Pelajaran Bagi Orangtua

Terkait hal ini, Wakil Ketua Komisi Perlindungan Anak Indonesia (KPAI), Rita Pranawati mengaku sangat prihatin atas adanya fenomena pernikahan anak yang terjadi di Madiun, yang sangat mungkin juga terjadi di seluruh Indonesia.

Dia mengatakan, semestinya perkawinan bertujuan untuk kemaslahatan bukan karena situasi di luar itu apalagi kehamilan yang tidak diinginkan. Hal ini menurutnya menjadi pelajaran bagi setiap orangtua, karena semestinya orangtua mencegah terjadinya perkawinan anak. Hal tersebut diatur dalam undang-undang perlindungan anak.

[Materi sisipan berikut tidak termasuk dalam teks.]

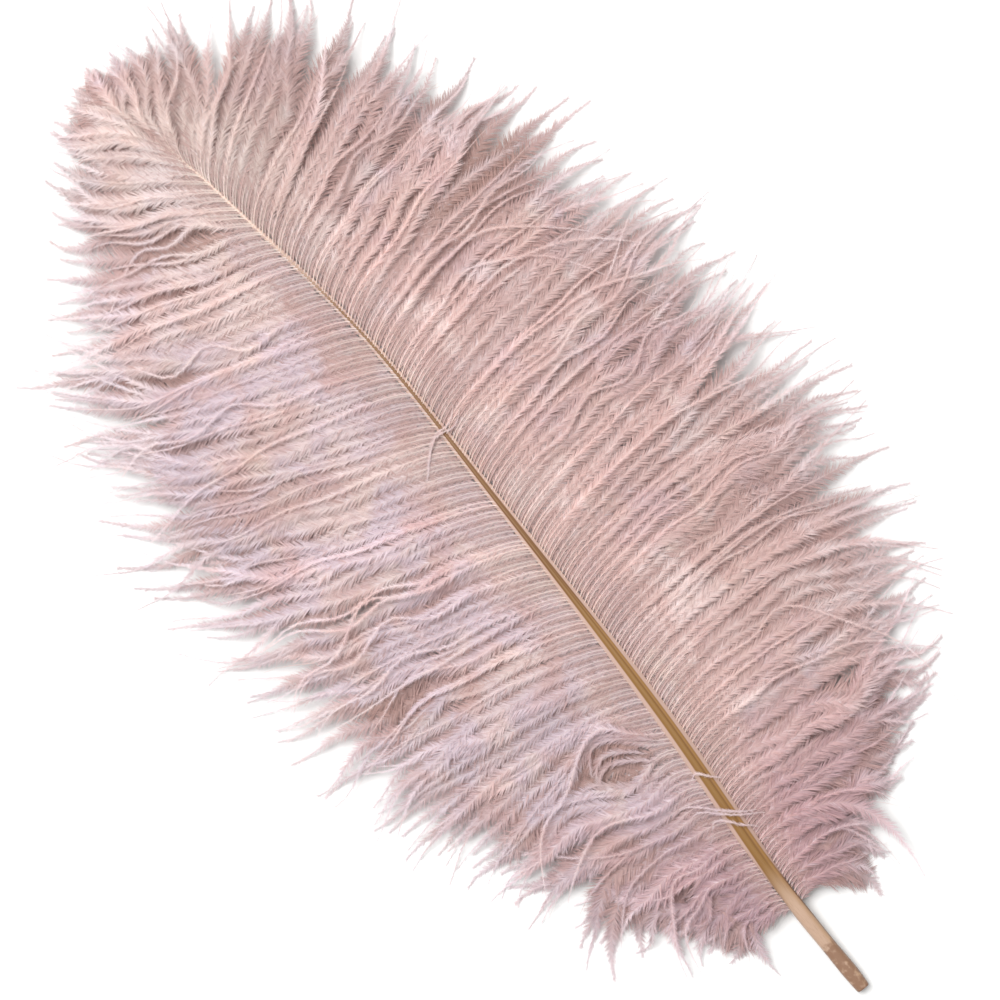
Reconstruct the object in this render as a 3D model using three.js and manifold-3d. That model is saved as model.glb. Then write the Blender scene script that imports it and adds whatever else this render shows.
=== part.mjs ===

Namun karena sudah terjadi, maka yang harus dilakukan selanjutnya adalah memastikan bahwa anak yang menikah tetap mendapatkan hak-haknya sebagai anak. Baik itu hak pendidikan, maupun pendampingan dari orangtua, keluarga, dan pemerintah.

“Harus dipastikan anak tetap bisa terus sekolah agar kemiskinan tidak berulang. Anak harus tetap mendapatkan hak pendidikan, apakah cuti dulu, atau kejar paket. Anak juga harus mendapatkan pendampingan secara psikologis,” tegas Rita.

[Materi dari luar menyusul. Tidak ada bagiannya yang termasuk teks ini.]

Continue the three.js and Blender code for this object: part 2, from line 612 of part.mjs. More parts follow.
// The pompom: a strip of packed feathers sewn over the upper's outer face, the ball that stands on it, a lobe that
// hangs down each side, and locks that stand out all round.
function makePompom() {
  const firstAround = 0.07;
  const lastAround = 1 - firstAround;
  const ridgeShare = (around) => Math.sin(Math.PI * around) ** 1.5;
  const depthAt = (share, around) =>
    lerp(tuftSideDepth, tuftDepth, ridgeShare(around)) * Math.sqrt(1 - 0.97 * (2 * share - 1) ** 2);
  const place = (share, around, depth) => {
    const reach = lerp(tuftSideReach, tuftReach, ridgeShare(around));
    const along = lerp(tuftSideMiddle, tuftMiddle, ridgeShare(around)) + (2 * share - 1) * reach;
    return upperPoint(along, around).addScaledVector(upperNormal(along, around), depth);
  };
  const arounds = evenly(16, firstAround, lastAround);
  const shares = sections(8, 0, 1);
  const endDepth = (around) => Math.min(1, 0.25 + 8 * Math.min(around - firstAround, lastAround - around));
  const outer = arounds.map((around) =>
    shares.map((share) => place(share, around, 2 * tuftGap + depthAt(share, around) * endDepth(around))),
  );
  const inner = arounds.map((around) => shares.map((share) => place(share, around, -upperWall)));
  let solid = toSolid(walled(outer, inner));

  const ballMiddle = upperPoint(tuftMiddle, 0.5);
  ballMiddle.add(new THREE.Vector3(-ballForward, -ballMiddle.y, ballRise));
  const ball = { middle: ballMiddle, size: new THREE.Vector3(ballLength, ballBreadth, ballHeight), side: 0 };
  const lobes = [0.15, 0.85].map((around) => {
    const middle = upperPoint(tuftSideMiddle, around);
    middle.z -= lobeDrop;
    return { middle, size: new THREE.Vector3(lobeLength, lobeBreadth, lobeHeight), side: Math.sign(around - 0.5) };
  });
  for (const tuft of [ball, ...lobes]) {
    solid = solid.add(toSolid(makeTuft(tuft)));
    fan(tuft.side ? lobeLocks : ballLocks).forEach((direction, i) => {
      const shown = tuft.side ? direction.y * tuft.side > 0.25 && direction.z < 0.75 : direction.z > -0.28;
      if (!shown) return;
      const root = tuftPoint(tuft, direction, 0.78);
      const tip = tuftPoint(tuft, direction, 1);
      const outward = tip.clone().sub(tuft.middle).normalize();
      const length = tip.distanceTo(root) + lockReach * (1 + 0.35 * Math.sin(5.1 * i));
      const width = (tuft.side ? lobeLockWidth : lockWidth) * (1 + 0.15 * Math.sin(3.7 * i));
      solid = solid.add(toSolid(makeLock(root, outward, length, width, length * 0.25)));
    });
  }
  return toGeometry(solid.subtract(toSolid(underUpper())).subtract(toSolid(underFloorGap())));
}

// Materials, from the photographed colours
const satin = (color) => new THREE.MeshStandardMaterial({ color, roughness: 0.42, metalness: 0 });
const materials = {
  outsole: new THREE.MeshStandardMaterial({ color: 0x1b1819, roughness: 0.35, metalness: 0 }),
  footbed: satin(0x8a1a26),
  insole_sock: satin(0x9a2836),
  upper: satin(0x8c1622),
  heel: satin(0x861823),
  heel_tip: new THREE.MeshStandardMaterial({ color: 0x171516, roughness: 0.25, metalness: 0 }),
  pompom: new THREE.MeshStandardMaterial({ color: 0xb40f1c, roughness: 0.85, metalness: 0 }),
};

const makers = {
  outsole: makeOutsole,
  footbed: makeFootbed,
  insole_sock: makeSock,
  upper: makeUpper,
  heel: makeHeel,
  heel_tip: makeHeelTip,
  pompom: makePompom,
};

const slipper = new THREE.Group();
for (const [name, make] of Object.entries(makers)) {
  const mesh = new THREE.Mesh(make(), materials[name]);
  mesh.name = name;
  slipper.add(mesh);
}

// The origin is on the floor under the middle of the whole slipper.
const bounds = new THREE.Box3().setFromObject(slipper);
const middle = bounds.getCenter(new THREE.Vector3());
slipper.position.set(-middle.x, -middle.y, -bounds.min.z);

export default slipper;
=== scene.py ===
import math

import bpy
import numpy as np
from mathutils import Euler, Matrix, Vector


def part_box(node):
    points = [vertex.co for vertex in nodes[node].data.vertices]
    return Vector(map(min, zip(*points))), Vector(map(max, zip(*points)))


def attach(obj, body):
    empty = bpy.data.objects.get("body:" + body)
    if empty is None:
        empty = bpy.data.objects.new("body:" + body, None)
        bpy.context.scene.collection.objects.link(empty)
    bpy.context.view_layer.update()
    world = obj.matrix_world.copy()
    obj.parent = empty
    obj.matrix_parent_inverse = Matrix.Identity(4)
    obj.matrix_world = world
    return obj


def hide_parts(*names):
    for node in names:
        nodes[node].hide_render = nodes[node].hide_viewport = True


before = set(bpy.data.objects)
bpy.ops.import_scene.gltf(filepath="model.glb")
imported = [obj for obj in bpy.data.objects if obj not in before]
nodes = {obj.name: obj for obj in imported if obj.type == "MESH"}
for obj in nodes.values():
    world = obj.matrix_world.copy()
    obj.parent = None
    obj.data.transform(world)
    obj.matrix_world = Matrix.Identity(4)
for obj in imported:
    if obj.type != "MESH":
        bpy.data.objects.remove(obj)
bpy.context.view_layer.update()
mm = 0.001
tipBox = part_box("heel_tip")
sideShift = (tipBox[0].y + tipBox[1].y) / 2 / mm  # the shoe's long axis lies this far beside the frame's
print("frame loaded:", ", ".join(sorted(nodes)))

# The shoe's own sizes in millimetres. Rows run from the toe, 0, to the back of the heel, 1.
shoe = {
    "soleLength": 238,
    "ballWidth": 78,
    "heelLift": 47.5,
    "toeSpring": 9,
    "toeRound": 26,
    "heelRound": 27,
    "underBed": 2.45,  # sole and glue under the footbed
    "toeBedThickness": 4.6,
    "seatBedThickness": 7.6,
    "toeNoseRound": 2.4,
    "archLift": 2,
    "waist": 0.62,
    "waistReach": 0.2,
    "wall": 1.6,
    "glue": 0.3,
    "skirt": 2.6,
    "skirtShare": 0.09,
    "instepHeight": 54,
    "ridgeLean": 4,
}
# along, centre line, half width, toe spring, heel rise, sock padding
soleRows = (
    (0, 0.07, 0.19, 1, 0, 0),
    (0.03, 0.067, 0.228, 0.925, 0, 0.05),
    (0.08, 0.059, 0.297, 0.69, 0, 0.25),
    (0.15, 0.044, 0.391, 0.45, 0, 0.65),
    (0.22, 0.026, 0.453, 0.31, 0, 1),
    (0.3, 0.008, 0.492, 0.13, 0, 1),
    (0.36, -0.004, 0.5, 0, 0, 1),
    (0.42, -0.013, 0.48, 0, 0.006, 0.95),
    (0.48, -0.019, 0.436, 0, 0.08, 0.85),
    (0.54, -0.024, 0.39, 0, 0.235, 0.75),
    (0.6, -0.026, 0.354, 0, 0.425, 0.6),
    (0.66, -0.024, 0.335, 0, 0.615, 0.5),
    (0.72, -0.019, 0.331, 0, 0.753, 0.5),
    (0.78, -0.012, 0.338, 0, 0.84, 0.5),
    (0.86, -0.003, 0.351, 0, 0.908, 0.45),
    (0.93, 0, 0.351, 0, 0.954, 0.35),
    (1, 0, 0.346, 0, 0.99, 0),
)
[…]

Menurut dia pendampingan terhadap anak yang menikah harus dilakukan mengingat perlunya pemahaman menjalani kehidupan berkeluarga. Terlebih seorang yang semestinya menjalani kehidupan sebagai anak yang diisi dengan bermain belajar harus berhadapan dengan situasi baru sebagai orangtua yang mengasuh anak.

Pendampingan perlu dilakukan agar anak memiliki bekal psikologis, tidak terjadi kekerasan dalam rumah tangga, dan perceraian. Hal seperti itu sangat mungkin terjadi berulang dan anak yang lahir di tengah situasi tersebut pun dapat kembali menjadi korban.

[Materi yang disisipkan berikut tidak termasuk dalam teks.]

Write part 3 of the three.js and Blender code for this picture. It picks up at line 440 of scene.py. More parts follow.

“Karena sudah terjadi (seharusnya) diupayakan perbaikannya-perbaikannya,” kata Rita.

Ia menambahkan, agar persitiwa serupa tidak terulang, orangtua di rumah memiliki peranan penting dalam pola pengasuhan terhadap anak. Menurutnya orangtua harus melakukan  edukasi terkait kesehatan reproduksi. Kemudian melakukan pengawasan terhadap pergaulan anak.

“Karena sebagian besar anak tidak menerima edukasi terkait kesehatan reproduksi dari orangtuanya. Sehingga kemudian terjadinya kehamilan tidak diinginkan itu,” tandasnya.